Western Asset Management Company is a global fixed-income investment firm headquartered in Pasadena, California, with nine offices on five continents and $484.5 billion in assets under management as of December 31, 2020. The firm offers institutional and retail investors a broad range of core, sector-specific, and customized bond portfolios across every sector of the bond market. The company utilizes a team-based investment approach and has focused exclusively on fixed-income securities since its founding in 1971.

History

Early years (1971-1986)
Western Asset Management Company was founded in October 1971 by United California Bank (which later became First Interstate), and became an SEC-registered investment advisor in December of that year. In December 1986, Western Asset was acquired by Legg Mason, Inc.

Expansion (1996-present)
In February 1996, Legg Mason acquired Lehman Brothers Global Asset Management Limited, based in London, to broaden Western Asset's non-dollar capabilities. Now known as Western Asset Management Company Limited, it operates as the firm’s London office. To enhance its presence in Asia, Western Asset Management Company Pte. Ltd. was established in Singapore.

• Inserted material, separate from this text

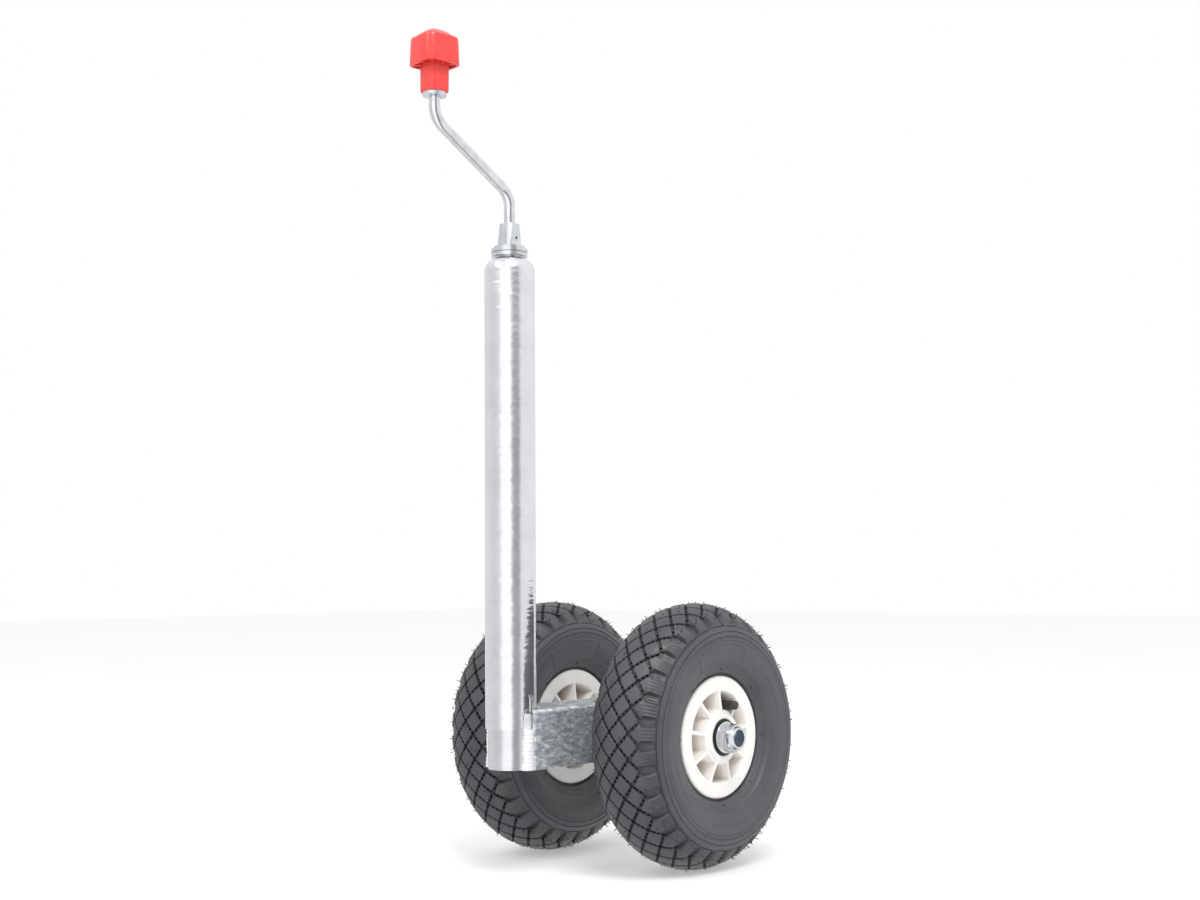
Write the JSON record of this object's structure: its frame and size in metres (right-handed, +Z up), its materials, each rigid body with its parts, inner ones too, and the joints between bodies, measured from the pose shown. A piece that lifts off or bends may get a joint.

In December 2003, the fixed-income division of Rothschild Asset Management (Singapore) Limited was acquired by Legg Mason and merged into the existing operation. To further develop Western Asset's capabilities and global presence, Legg Mason acquired a substantial part of Citigroup's asset management business in exchange for its brokerage and capital markets business. As part of the transaction, Western Asset gained new offices in New York, São Paulo, Hong Kong, Tokyo and Melbourne, in addition to related staff and assets.

In December 2011, Western Asset opened a representative office in Dubai.

In July 2020, Franklin Templeton acquired Legg Mason, making Western Asset Management one of Franklin Templeton's Specialist Investment Managers.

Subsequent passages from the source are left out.